As the claret-splattered saviour of commercial theatre, Jamie Lloyd has now turned his talents to a new – and gory – production of ‘Richard III’

© Rob Greig

West End wunderkind Jamie Lloyd has wowed London audiences with a mix of blood-soaked reinventions of classics and sassy musical smashes: or in the case of recent hit ‘Urinetown’, blood-soaked musical smashes. As he begins his second ‘Trafalgar Transformed’ season with ‘Richard III’ starring Martin Freeman, he talks blood, death, and his next project, ‘Back to the Future’.

What’s the allure of the gore?
‘I think it’s important audiences connect with death and loss on a visceral level, and I just don’t believe in most stage violence, it’s over too quickly. My fight director Kate Waters really embraces the fact that it takes a long time to kill somebody. And then along came Pigs Might Fly South, a stage blood company, who are amazing. We get through so much of their blood that they give me “Jamie rates”.’

Can we expect a bloody ‘Richard III’?
‘Yes, there will be blood. It’s a play where the deaths normally happen off stage, but I love the idea that here you’re getting to grips with the horrors Richard inflicts by seeing them explicitly.’

Is it good to be back at Trafalgar Studios?
‘When [theatre group] ATG asked me about opening a venture with them, I said, “Let me take over one of your theatres,” and when they suggested this place my heart sank. It was a proper dead-end theatre, where touring productions went to die. But bit-by-bit it’s changed. The potential is great, and actors love being here, because it is rough and ready.’

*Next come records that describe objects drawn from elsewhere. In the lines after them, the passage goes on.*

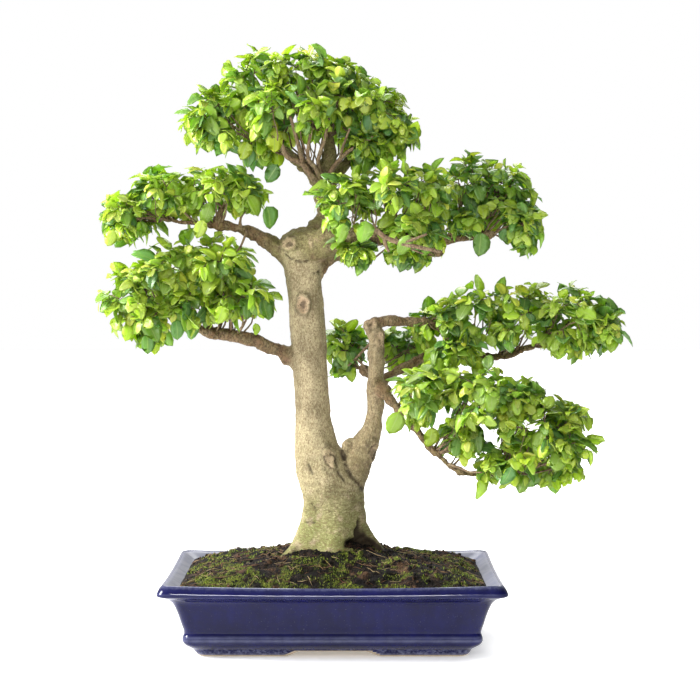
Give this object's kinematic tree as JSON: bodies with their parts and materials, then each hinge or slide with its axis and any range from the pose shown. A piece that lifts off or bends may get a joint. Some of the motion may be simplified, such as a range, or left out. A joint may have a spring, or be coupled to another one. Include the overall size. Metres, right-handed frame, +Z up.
{
  "type": "privet bonsai in a pot",
  "caption": "Privet bonsai with a forked trunk and layered foliage pads, growing in a shallow rectangular glazed pot.",
  "frame": {"origin": "on the ground under the middle of the whole object's bounding box; the middle of the pot's base is at x -39.6 mm, y 0.0 mm", "axes": "+X along the pot's long side, to the right seen from the front; +Y towards the back; +Z up"},
  "size_m": [0.6602, 0.3, 0.7247],
  "materials": {
    "glaze": "deep blue gloss glaze, pale where it thins over edges and feet",
    "screen": "matt moulded mesh",
    "soil": "dark crumbly soil with moss",
    "bark": "smooth grey-beige bark with fine dark pores, rougher and browner on the limbs",
    "leaf": "glossy green leaf with a pale midrib"
  },
  "bodies": {
    "root": {"pot": "glaze", "drain_screen_left": "screen", "drain_screen_right": "screen", "soil": "soil", "wood": "bark", "foliage_crown": "leaf", "foliage_left_upper": "leaf", "foliage_left_lower": "leaf", "foliage_right_upper_front": "leaf", "foliage_right_upper_back": "leaf", "foliage_right_middle": "leaf", "foliage_right_lower": "leaf", "foliage_centre_back": "leaf"}
  },
  "joints": []
}
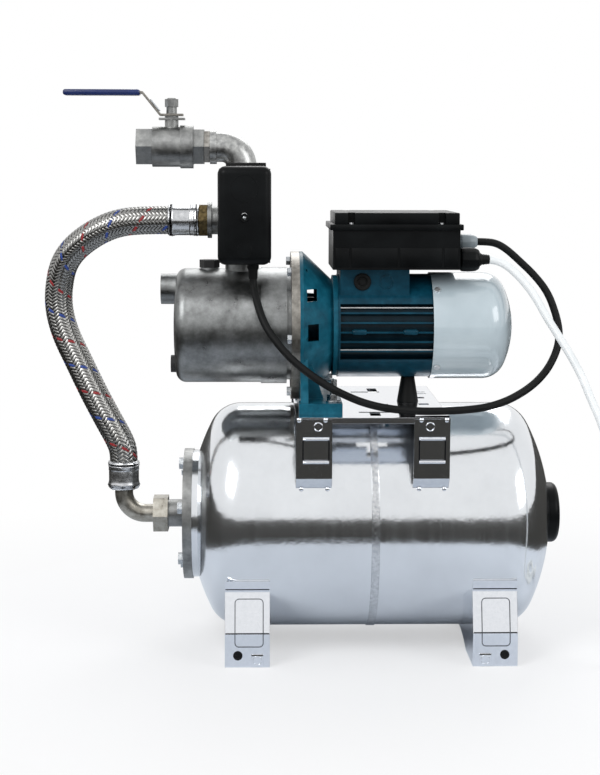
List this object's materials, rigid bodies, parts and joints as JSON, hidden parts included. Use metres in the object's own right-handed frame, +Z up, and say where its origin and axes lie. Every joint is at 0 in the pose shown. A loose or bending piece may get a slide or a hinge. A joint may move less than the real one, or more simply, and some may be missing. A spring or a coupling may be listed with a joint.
{
  "type": "booster pump set",
  "caption": "Self-priming jet pump with teal motor on a horizontal polished steel pressure tank, with braided hose, ball valve, pressure switch and mains lead.",
  "frame": {"origin": "on the floor, midway between the floor screw holes of the feet, straight below the tank's axis", "axes": "+X along the tank and pump axes towards the fan end, -Y towards the side with the pressure switch, +Z up"},
  "size_m": [0.8073, 0.3218, 0.6679],
  "materials": {
    "polished_stainless": "mirror polished",
    "satin_stainless": "satin, slightly mottled",
    "cast_stainless": "matt, investment cast",
    "zinc_steel": "zinc plated",
    "bright_steel": "ground",
    "brass": "dull, darkened",
    "teal_paint": "petrol-blue paint, semi-gloss",
    "grey_paint": "light grey, glossy",
    "motor_iron": "bare sheet stack",
    "black_plastic": "black, lightly glossy",
    "works_plastic": "glass-filled",
    "grey_plastic": "smooth",
    "white_plastic": "smooth white",
    "white_lead": "smooth white flexible sheath",
    "black_rubber": "matt",
    "blue_vinyl": "glossy dipped sleeve",
    "ferrule_aluminium": "bright, crimped",
    "braided_hose": "stainless wire braid with red and blue tracers over rubber"
  },
  "bodies": {
    "base": {"tank_shell_water_side": "polished_stainless", "tank_shell_air_side": "polished_stainless", "foot_left": "polished_stainless", "foot_right": "polished_stainless", "pump_plate": "polished_stainless", "pump_casing": "satin_stainless", "casing_plugs": "satin_stainless", "seal_plate": "satin_stainless", "five_way_fitting": "cast_stainless", "elbow": "cast_stainless", "valve_body": "cast_stainless", "union_elbow": "cast_stainless", "tank_flange": "cast_stainless", "flange_bolts": "zinc_steel", "casing_bolts": "zinc_steel", "foot_bolts": "zinc_steel", "cover_screws": "zinc_steel", "tie_rods": "zinc_steel", "casing_flange_ring": "zinc_steel", "bearings": "bright_steel", "pipe_nipples": "brass", "union_nut": "brass", "port_plug": "brass", "air_valve": "brass", "motor_bracket": "teal_paint", "motor_body": "teal_paint", "rear_end_shield": "teal_paint", "fan_cover": "grey_paint", "stator": "motor_iron", "terminal_box_base": "black_plastic", "terminal_box_lid": "black_plastic", "switch_base": "black_plastic", "switch_cover": "black_plastic", "cable_gland_black": "black_plastic", "capacitor": "black_plastic", "terminal_block": "black_plastic", "switch_spring_set": "black_plastic", "ejector": "works_plastic", "diffuser": "works_plastic", "cable_gland_grey": "grey_plastic", "valve_seats": "white_plastic", "mains_lead": "white_lead", "mains_coil": "white_lead", "mains_plug": "white_lead", "rear_rubber_foot": "black_rubber", "pump_seals": "black_rubber", "switch_cable": "black_rubber", "tank_bladder": "black_rubber", "hose_ferrules": "ferrule_aluminium", "hose": "braided_hose"},
    "rotor": {"motor_shaft": "bright_steel", "rotor_core": "motor_iron", "impeller": "works_plastic", "cooling_fan": "works_plastic"},
    "lever": {"valve_lever": "zinc_steel", "lever_sleeve": "blue_vinyl", "valve_stem": "cast_stainless", "valve_ball": "bright_steel"},
    "lock_plate": {"lever_lock": "zinc_steel"},
    "air_cap": {"air_valve_cap": "black_plastic"}
  },
  "joints": [
    {"name": "valve_turn", "type": "hinge", "parent": "base", "child": "lever", "pos_m": [-0.235, 0, 0.6], "axis": [0, 0, 1], "range_deg": [0, 90]},
    {"name": "lock_slide", "type": "slide", "parent": "lever", "child": "lock_plate", "axis": [-0.6265, 0, 0.7794], "range_m": [0, 0.008]},
    {"name": "rotor_spin", "type": "hinge", "parent": "base", "child": "rotor", "pos_m": [0, 0, 0.385], "axis": [1, 0, 0], "continuous": true},
    {"name": "cap_pull", "type": "slide", "parent": "base", "child": "air_cap", "axis": [1, 0, 0], "range_m": [0, 0.03]}
  ]
}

Would you like to go the whole hog and be artistic director of Trafalgar Studios?
‘That would be a cool thing to do. I’d love to work in the second space.’

Are you happy working so much in the commercial sector, when most of your peers are working in hipper subsidised theatres?
‘I loathe the word “commercial”, because the agenda here is not to make money. I’ll be honest, some of our seats are too expensive, but that’s partly because we’re committed to all seats being just £15 on Mondays. And we’re ambitious: we’ve got 19 people in the “Richard III” cast and we haven’t skimped on production values. If we break even we’ve done well.’

Is it fair to say that nice Martin Freeman is cast against type as evil Richard?
‘I think people will be surprised at how apt he feels. What I love about Martin’s performances on screen is that they’re quite bottled up: there’s always a sense of something boiling beneath the surface. Even in “Sherlock” you feel like there’s a well of anger in the man.’

Can you say anything else about ‘Richard III’?
‘Loosely speaking the impulse for it came from a bad joke. I said to Soutra [Gilmour, his regular designer], “Let’s set it after the Winter of Discontent in 1979,” and she put her head in her hands. Although, bizarrely, there is more to that period than you’d think: the aristocracy had planned a coup [in 1974] against Harold Wilson’s government, allegedly.’

You’re lined up to direct next year’s ‘Back to the Future’ musical – what can you tell us?
‘It's an amazing story and I think there are some amazing things to think about in terms of the unknowability of our parents. But I'd love the musical to be inspired by the film, not just retelling it. I can tell you that we just did an illusion workshop and there was a car flying around the theatre. And that car was not on wires or on a hydraulic arm.’

‘Richard III’ is at Trafalgar Studios. Tue Jul 1 - Sat Sep 27.